Once I got back to the hostel I had to pack my bag (in the dark) since it was almost midnight and most people were asleep.  I plugged my phone in to charge, set out clothes for the morning, and slipped away to sleep until I awoke to a light turning on, a bang, and really loud people talking in CRAZY accents wandering through the room.  Catherine, meet the Preston boys.  They were all chatting about kebabs and where they had been all night, and just when I thought it was all over, another one wandered in.  Great.  Sure enough I had to wake up 30 minutes later so I just said screw it and woke up early.  I got up, grabbed my iPod from the side table and the guys were sorry about waking me.  I said not to worry about it, I had to wake up in 20 minutes anyways so it wasn’t a big deal.  One of the guys was complaining about how he couldn’t sleep so I chucked him a pair of earplugs and his friend, who I later learned was Craig, told me in his drunken state that I had beautiful eyes.  I got my bag together, told the boys I had to leave, and was nicely ushered out of the hostel as I made my way to the train station to wait for my train to arrive.  As I waited for the train I had remembered that I didn’t recall packing my camera in my backpack, and after realizing it wasn’t in my entire pack (and it wouldn’t have been in the big bag), my horror came over me.  I left it somewhere.  I got on the train with 15 minutes before it left, called the hostel and was overcome with relief when the receptionist told me someone had brought it to the counter earlier the night before.  Thank GOD.  I had to miss the train, though, and there were only 2 trains a day to Prague.  1 that I was about to miss, and one at night.  Shit, I have to call the hostel in Prague.  I got back to the hostel in Krakow as the light was coming up at 6am (too early, yes I know), called Prague and said I was taking the night train instead, and the receptionist was so nice as to set up a bed for me on the couch so I could fall back asleep.  Nice, eh?
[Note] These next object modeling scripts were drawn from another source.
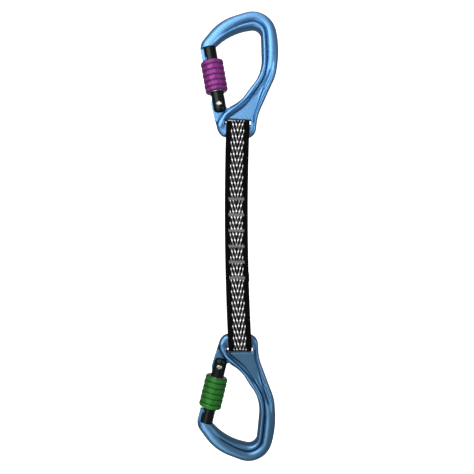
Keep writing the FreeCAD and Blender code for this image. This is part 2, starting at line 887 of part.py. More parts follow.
def main():
    """Build every sub-part, check it and write its STEP file."""
    parts = []
    for which in ("top", "bottom"):
        builders = (
            build_frame,
            build_gate,
            build_sleeve,
            build_ring,
            build_rivet,
            build_plunger,
            build_spring,
        )
        parts += [build(which) for build in builders]
    parts.append(build_tape())
    parts += [build_tack(number) for number in range(1, TACKS + 1)]
    doc.recompute()
    os.makedirs("parts", exist_ok=True)
    for part in parts:
        check(part)
        part.Shape.exportStep("parts/%s.step" % part.Label)
        print("%-26s %9.1f mm3" % (part.Label, part.Shape.Volume))


main()
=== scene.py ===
import enum
import logging
import math
from dataclasses import dataclass, replace
from typing import Callable, Sequence

import bmesh
import bpy
import numpy as np
from mathutils import Matrix


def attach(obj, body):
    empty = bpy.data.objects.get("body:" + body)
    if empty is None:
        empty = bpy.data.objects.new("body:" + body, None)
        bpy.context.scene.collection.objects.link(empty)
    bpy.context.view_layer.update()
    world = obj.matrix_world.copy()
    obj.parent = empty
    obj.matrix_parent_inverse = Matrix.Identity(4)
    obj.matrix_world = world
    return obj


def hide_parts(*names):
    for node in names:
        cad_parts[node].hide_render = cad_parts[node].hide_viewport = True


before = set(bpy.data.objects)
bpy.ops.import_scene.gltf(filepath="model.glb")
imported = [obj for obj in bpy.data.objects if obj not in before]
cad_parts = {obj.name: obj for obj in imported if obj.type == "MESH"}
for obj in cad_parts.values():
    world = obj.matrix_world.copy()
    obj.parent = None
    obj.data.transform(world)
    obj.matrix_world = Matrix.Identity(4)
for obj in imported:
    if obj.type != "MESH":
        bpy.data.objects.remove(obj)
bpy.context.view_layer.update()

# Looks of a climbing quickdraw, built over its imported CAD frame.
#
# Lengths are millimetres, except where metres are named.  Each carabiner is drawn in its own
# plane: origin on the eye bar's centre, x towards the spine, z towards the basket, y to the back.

log = logging.getLogger("quickdraw")
MM = 0.001
TACKS = 6
CHAIN_STEP = 0.3

Corners = tuple[tuple[float, ...], ...]
Colour = tuple[float, float, float]
Finishes = dict[str, bpy.types.Material]


# ---------------------------------------------------------------- surfaces


class Which(enum.Enum):
    """The two carabiners."""

    TOP = "top"
    BOTTOM = "bottom"


@dataclass(frozen=True)
class Placement:
    """Where a carabiner's plane lies: eye centre, clockwise tilt, and whether it is turned over."""

    eye_x: float
    eye_z: float
    tilt: float
    turned: bool

    def to_row(self, points: np.ndarray) -> np.ndarray:
        """Carry points from the carabiner's frame to the row frame.

        x' = ex + x cos t + s z sin t, y' = s y, z' = ez - x sin t + s z cos t, where t is the
        tilt and s is -1 for a carabiner that hangs turned over about x.

        Args:
            points: n by 3, millimetres.
        Returns:
            n by 3, millimetres in the row frame.
        """
        t = math.radians(self.tilt)
        s = -1.0 if self.turned else 1.0
        x, y, z = points[:, 0], s * points[:, 1], s * points[:, 2]
        across = self.eye_x + x * math.cos(t) + z * math.sin(t)
        up = self.eye_z - x * math.sin(t) + z * math.cos(t)
        return np.column_stack([across, y, up])

    def from_row(self, points: np.ndarray) -> np.ndarray:
        """Carry points back from the row frame; the inverse of to_row.

        Args:
            points: n by 3, millimetres in the row frame.
        Returns:
            n by 3, millimetres in the carabiner's frame.
        """
        t = math.radians(self.tilt)
        s = -1.0 if self.turned else 1.0
        dx, dz = points[:, 0] - self.eye_x, points[:, 2] - self.eye_z
        x = dx * math.cos(t) - dz * math.sin(t)
        z = dx * math.sin(t) + dz * math.cos(t)
        return np.column_stack([x, s * points[:, 1], s * z])


PLACES = {
    Which.TOP: Placement(-10.75, -78.9, 3.5, False),
    Which.BOTTOM: Placement(-9.1, -242.35, 0.2, True),
}
SLEEVE_SHIFTS = {Which.TOP: 0.0, Which.BOTTOM: -1.3}
FRAME_SLOTS = {Which.TOP: "blue_anodised", Which.BOTTOM: "steel_blue_anodised"}
SLEEVE_SLOTS = {Which.TOP: "purple_anodised", Which.BOTTOM: "green_anodised"}


@dataclass(frozen=True)
class Surface:
    """A mesh as arrays: points in millimetres, faces, and optional uv and depth per point; the
    depth weights the shade painted into grooves.
    """

    points: np.ndarray
    faces: list[np.ndarray]
    uv: np.ndarray | None = None
    depth: np.ndarray | None = None

    def placed(self, move: Callable[[np.ndarray], np.ndarray]) -> "Surface":
        """The same surface with its points carried elsewhere.

        Args:
            move: takes and gives n by 3 points.
        Returns:
            The moved surface.
        """
        return replace(self, points=move(self.points))


def joined(surfaces: Sequence[Surface]) -> Surface:
    """Put several plain surfaces in one.

    Args:
        surfaces: the surfaces.
    Returns:
        One surface with every face.
    """
    starts = np.cumsum([0] + [len(s.points) for s in surfaces])
    faces = [f + start for s, start in zip(surfaces, starts) for f in s.faces]
    return Surface(np.concatenate([s.points for s in surfaces]), faces)


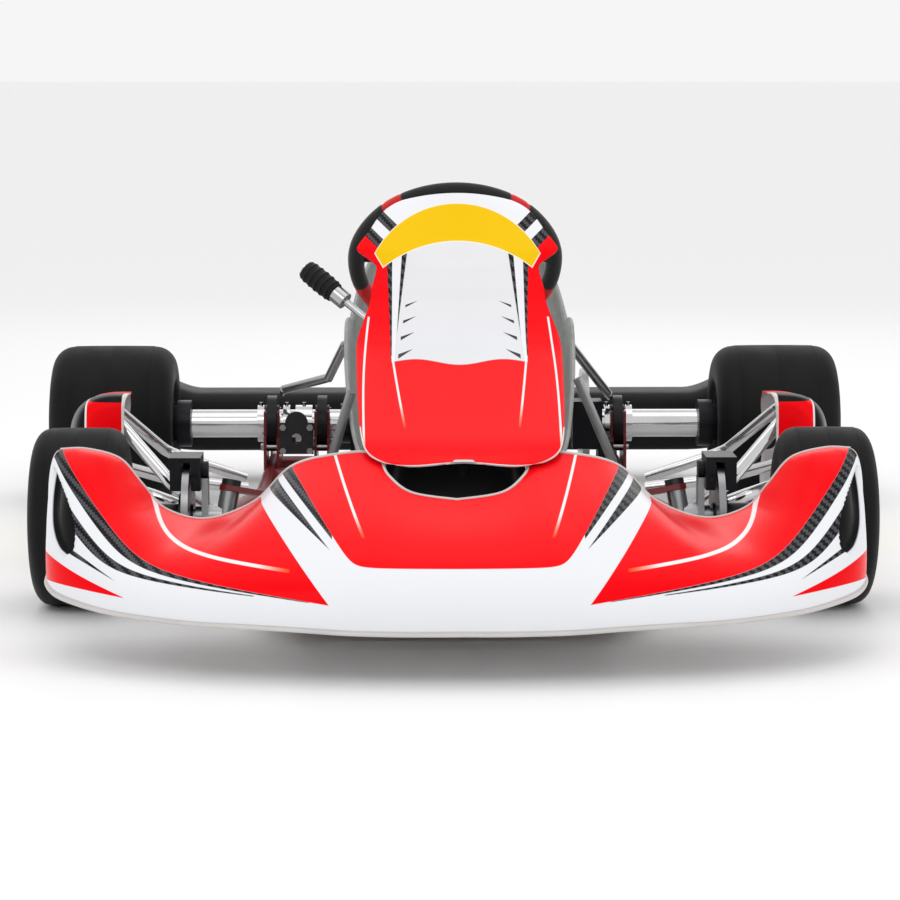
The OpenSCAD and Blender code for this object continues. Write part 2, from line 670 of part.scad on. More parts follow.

I woke up, again, to crazy Preston boys asking me why I was still around, and after I explained about the missing camera fiasco they insisted on inviting me out with them.  As it turns out, they were with a stag party group for their mate’s pre-wedding bash and their plan was, quite simply, to get absolutely pissed every day while they were there.  Sounds good to me.  I told them I would meet up with them in a bit, that I needed a shower and a hair straightening, but I would meet up with them for a pint or two before heading off to my night train to Prague.  After I got myself together I met up with the boys at a pub in the square in Krakow and was quickly convinced (and had my room paid for) by the Preston boys, who wanted to take me out with them for the rest of the night for some pint-drinking Manchester United-watching debauchery.  You had me at pint-drinking, boys.  For the next god-knows-how-many hours I had a good time being the crazy, sassy California girl who says “huh” too much, got bought EVERY SINGLE ONE of my pints and didn’t drop a single dime of zloty the entire day.  I love English boys.  Got to squeeze in some football watching with big Manchester United fans and show off my footie knowledge, which always goes well with the boys.  I ended up wandering around with two of the boys after splitting from the rest of the crowd, and after a drunken and hilarious bed hopping musical chairs (nothing too exciting but nothing that I can post on here), I got to sleep around 3am and two hours later was on the train to Prague.  Hungover and tired, one thing was certain- Krakow is the bees knees, that’s for damn sure.